What is expected
Copy out each line of the material below with no changes.

## Begin Collected material

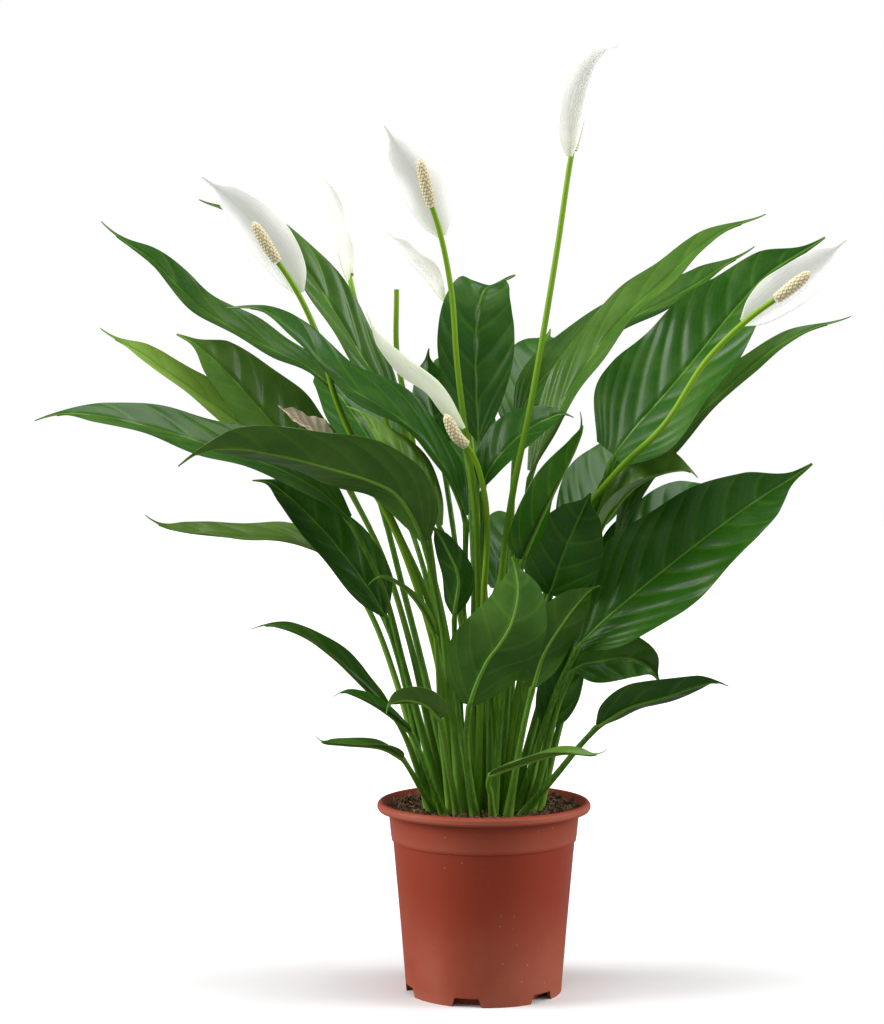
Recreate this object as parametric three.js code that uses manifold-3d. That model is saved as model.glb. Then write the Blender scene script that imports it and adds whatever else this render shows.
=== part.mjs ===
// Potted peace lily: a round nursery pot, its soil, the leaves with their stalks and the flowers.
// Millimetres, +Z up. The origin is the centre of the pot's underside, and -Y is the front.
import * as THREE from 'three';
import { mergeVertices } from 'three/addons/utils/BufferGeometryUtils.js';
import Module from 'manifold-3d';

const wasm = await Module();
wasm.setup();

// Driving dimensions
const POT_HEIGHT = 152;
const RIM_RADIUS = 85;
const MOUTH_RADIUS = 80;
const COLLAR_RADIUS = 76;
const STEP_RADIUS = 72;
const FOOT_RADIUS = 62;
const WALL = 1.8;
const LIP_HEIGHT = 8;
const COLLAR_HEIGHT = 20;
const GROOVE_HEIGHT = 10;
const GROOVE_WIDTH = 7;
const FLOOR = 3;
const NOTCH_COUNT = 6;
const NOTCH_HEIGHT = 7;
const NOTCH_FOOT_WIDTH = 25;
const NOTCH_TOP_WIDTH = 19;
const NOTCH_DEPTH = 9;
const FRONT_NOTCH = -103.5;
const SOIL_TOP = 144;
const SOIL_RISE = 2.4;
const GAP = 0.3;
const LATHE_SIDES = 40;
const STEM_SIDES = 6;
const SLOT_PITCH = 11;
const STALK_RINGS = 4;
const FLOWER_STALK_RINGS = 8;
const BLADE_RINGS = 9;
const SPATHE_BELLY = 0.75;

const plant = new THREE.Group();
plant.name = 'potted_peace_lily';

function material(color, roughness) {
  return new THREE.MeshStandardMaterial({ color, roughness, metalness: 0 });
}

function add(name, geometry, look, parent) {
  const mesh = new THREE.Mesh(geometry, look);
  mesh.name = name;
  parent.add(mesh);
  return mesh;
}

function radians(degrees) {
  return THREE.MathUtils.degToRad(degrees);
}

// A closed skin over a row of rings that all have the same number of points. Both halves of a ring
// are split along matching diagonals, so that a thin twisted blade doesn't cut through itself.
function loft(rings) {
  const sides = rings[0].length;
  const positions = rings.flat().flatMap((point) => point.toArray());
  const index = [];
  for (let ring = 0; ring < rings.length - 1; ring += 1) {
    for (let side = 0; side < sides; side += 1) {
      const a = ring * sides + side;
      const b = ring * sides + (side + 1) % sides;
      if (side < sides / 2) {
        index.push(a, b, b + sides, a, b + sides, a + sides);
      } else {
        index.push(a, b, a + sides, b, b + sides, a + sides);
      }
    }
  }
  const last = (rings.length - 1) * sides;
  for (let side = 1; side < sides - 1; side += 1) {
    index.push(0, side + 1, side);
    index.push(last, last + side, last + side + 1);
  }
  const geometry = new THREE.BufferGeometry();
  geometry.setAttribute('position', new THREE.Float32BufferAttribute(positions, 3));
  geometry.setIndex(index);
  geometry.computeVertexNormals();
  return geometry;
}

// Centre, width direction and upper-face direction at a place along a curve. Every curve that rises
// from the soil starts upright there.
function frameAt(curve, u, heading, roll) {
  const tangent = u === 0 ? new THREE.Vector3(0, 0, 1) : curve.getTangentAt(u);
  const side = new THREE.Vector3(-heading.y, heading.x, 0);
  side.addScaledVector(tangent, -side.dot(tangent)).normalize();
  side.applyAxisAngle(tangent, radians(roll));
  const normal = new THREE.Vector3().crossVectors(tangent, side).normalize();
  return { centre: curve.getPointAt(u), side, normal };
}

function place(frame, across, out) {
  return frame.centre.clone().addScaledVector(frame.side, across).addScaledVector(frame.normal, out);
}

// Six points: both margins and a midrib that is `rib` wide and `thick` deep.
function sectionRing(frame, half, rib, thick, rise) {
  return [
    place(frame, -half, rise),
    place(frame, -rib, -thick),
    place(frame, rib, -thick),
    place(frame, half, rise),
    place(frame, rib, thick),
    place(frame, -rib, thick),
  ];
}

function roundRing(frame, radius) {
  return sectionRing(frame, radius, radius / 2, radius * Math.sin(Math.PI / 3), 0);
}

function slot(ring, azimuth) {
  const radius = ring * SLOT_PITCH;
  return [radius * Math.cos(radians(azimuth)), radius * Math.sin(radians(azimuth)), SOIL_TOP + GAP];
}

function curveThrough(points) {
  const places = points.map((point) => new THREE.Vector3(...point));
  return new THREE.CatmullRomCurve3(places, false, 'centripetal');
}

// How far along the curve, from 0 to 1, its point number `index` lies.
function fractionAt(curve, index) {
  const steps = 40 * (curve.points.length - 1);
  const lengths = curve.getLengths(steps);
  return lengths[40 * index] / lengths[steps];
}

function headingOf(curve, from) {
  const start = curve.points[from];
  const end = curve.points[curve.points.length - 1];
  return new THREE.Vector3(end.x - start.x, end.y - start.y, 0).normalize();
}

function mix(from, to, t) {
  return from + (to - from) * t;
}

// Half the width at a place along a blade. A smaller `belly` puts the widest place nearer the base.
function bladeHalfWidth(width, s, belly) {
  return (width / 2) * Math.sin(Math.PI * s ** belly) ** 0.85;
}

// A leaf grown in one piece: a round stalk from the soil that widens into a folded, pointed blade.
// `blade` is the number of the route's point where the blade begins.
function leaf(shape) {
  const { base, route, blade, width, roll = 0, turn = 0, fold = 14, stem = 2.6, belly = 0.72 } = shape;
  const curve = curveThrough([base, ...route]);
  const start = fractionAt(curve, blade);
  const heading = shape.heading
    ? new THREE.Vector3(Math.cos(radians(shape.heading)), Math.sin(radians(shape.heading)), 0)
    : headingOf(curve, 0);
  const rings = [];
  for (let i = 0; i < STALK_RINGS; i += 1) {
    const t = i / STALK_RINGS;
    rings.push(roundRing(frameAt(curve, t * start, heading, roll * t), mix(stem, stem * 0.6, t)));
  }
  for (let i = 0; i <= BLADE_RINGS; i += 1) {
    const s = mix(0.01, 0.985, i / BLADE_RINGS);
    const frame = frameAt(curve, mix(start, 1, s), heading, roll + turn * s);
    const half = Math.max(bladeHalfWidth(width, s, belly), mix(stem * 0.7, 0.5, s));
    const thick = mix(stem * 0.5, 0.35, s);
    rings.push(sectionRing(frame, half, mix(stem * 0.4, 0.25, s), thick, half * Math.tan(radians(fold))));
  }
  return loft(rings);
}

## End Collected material

Solution for this problem
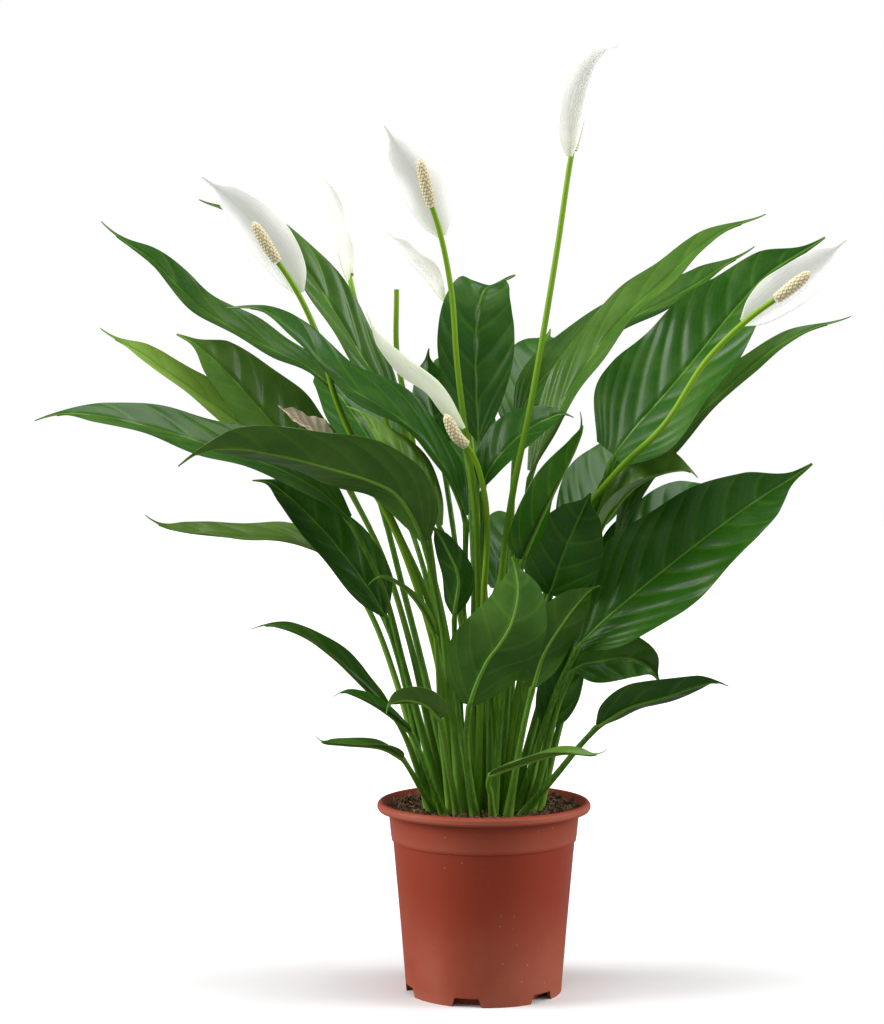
Recreate this object as parametric three.js code that uses manifold-3d. That model is saved as model.glb. Then write the Blender scene script that imports it and adds whatever else this render shows.
=== part.mjs ===
// Potted peace lily: a round nursery pot, its soil, the leaves with their stalks and the flowers.
// Millimetres, +Z up. The origin is the centre of the pot's underside, and -Y is the front.
import * as THREE from 'three';
import { mergeVertices } from 'three/addons/utils/BufferGeometryUtils.js';
import Module from 'manifold-3d';

const wasm = await Module();
wasm.setup();

// Driving dimensions
const POT_HEIGHT = 152;
const RIM_RADIUS = 85;
const MOUTH_RADIUS = 80;
const COLLAR_RADIUS = 76;
const STEP_RADIUS = 72;
const FOOT_RADIUS = 62;
const WALL = 1.8;
const LIP_HEIGHT = 8;
const COLLAR_HEIGHT = 20;
const GROOVE_HEIGHT = 10;
const GROOVE_WIDTH = 7;
const FLOOR = 3;
const NOTCH_COUNT = 6;
const NOTCH_HEIGHT = 7;
const NOTCH_FOOT_WIDTH = 25;
const NOTCH_TOP_WIDTH = 19;
const NOTCH_DEPTH = 9;
const FRONT_NOTCH = -103.5;
const SOIL_TOP = 144;
const SOIL_RISE = 2.4;
const GAP = 0.3;
const LATHE_SIDES = 40;
const STEM_SIDES = 6;
const SLOT_PITCH = 11;
const STALK_RINGS = 4;
const FLOWER_STALK_RINGS = 8;
const BLADE_RINGS = 9;
const SPATHE_BELLY = 0.75;

const plant = new THREE.Group();
plant.name = 'potted_peace_lily';

function material(color, roughness) {
  return new THREE.MeshStandardMaterial({ color, roughness, metalness: 0 });
}

function add(name, geometry, look, parent) {
  const mesh = new THREE.Mesh(geometry, look);
  mesh.name = name;
  parent.add(mesh);
  return mesh;
}

function radians(degrees) {
  return THREE.MathUtils.degToRad(degrees);
}

// A closed skin over a row of rings that all have the same number of points. Both halves of a ring
// are split along matching diagonals, so that a thin twisted blade doesn't cut through itself.
function loft(rings) {
  const sides = rings[0].length;
  const positions = rings.flat().flatMap((point) => point.toArray());
  const index = [];
  for (let ring = 0; ring < rings.length - 1; ring += 1) {
    for (let side = 0; side < sides; side += 1) {
      const a = ring * sides + side;
      const b = ring * sides + (side + 1) % sides;
      if (side < sides / 2) {
        index.push(a, b, b + sides, a, b + sides, a + sides);
      } else {
        index.push(a, b, a + sides, b, b + sides, a + sides);
      }
    }
  }
  const last = (rings.length - 1) * sides;
  for (let side = 1; side < sides - 1; side += 1) {
    index.push(0, side + 1, side);
    index.push(last, last + side, last + side + 1);
  }
  const geometry = new THREE.BufferGeometry();
  geometry.setAttribute('position', new THREE.Float32BufferAttribute(positions, 3));
  geometry.setIndex(index);
  geometry.computeVertexNormals();
  return geometry;
}

// Centre, width direction and upper-face direction at a place along a curve. Every curve that rises
// from the soil starts upright there.
function frameAt(curve, u, heading, roll) {
  const tangent = u === 0 ? new THREE.Vector3(0, 0, 1) : curve.getTangentAt(u);
  const side = new THREE.Vector3(-heading.y, heading.x, 0);
  side.addScaledVector(tangent, -side.dot(tangent)).normalize();
  side.applyAxisAngle(tangent, radians(roll));
  const normal = new THREE.Vector3().crossVectors(tangent, side).normalize();
  return { centre: curve.getPointAt(u), side, normal };
}

function place(frame, across, out) {
  return frame.centre.clone().addScaledVector(frame.side, across).addScaledVector(frame.normal, out);
}

// Six points: both margins and a midrib that is `rib` wide and `thick` deep.
function sectionRing(frame, half, rib, thick, rise) {
  return [
    place(frame, -half, rise),
    place(frame, -rib, -thick),
    place(frame, rib, -thick),
    place(frame, half, rise),
    place(frame, rib, thick),
    place(frame, -rib, thick),
  ];
}

function roundRing(frame, radius) {
  return sectionRing(frame, radius, radius / 2, radius * Math.sin(Math.PI / 3), 0);
}

function slot(ring, azimuth) {
  const radius = ring * SLOT_PITCH;
  return [radius * Math.cos(radians(azimuth)), radius * Math.sin(radians(azimuth)), SOIL_TOP + GAP];
}

function curveThrough(points) {
  const places = points.map((point) => new THREE.Vector3(...point));
  return new THREE.CatmullRomCurve3(places, false, 'centripetal');
}

// How far along the curve, from 0 to 1, its point number `index` lies.
function fractionAt(curve, index) {
  const steps = 40 * (curve.points.length - 1);
  const lengths = curve.getLengths(steps);
  return lengths[40 * index] / lengths[steps];
}

function headingOf(curve, from) {
  const start = curve.points[from];
  const end = curve.points[curve.points.length - 1];
  return new THREE.Vector3(end.x - start.x, end.y - start.y, 0).normalize();
}

function mix(from, to, t) {
  return from + (to - from) * t;
}

// Half the width at a place along a blade. A smaller `belly` puts the widest place nearer the base.
function bladeHalfWidth(width, s, belly) {
  return (width / 2) * Math.sin(Math.PI * s ** belly) ** 0.85;
}

// A leaf grown in one piece: a round stalk from the soil that widens into a folded, pointed blade.
// `blade` is the number of the route's point where the blade begins.
function leaf(shape) {
  const { base, route, blade, width, roll = 0, turn = 0, fold = 14, stem = 2.6, belly = 0.72 } = shape;
  const curve = curveThrough([base, ...route]);
  const start = fractionAt(curve, blade);
  const heading = shape.heading
    ? new THREE.Vector3(Math.cos(radians(shape.heading)), Math.sin(radians(shape.heading)), 0)
    : headingOf(curve, 0);
  const rings = [];
  for (let i = 0; i < STALK_RINGS; i += 1) {
    const t = i / STALK_RINGS;
    rings.push(roundRing(frameAt(curve, t * start, heading, roll * t), mix(stem, stem * 0.6, t)));
  }
  for (let i = 0; i <= BLADE_RINGS; i += 1) {
    const s = mix(0.01, 0.985, i / BLADE_RINGS);
    const frame = frameAt(curve, mix(start, 1, s), heading, roll + turn * s);
    const half = Math.max(bladeHalfWidth(width, s, belly), mix(stem * 0.7, 0.5, s));
    const thick = mix(stem * 0.5, 0.35, s);
    rings.push(sectionRing(frame, half, mix(stem * 0.4, 0.25, s), thick, half * Math.tan(radians(fold))));
  }
  return loft(rings);
}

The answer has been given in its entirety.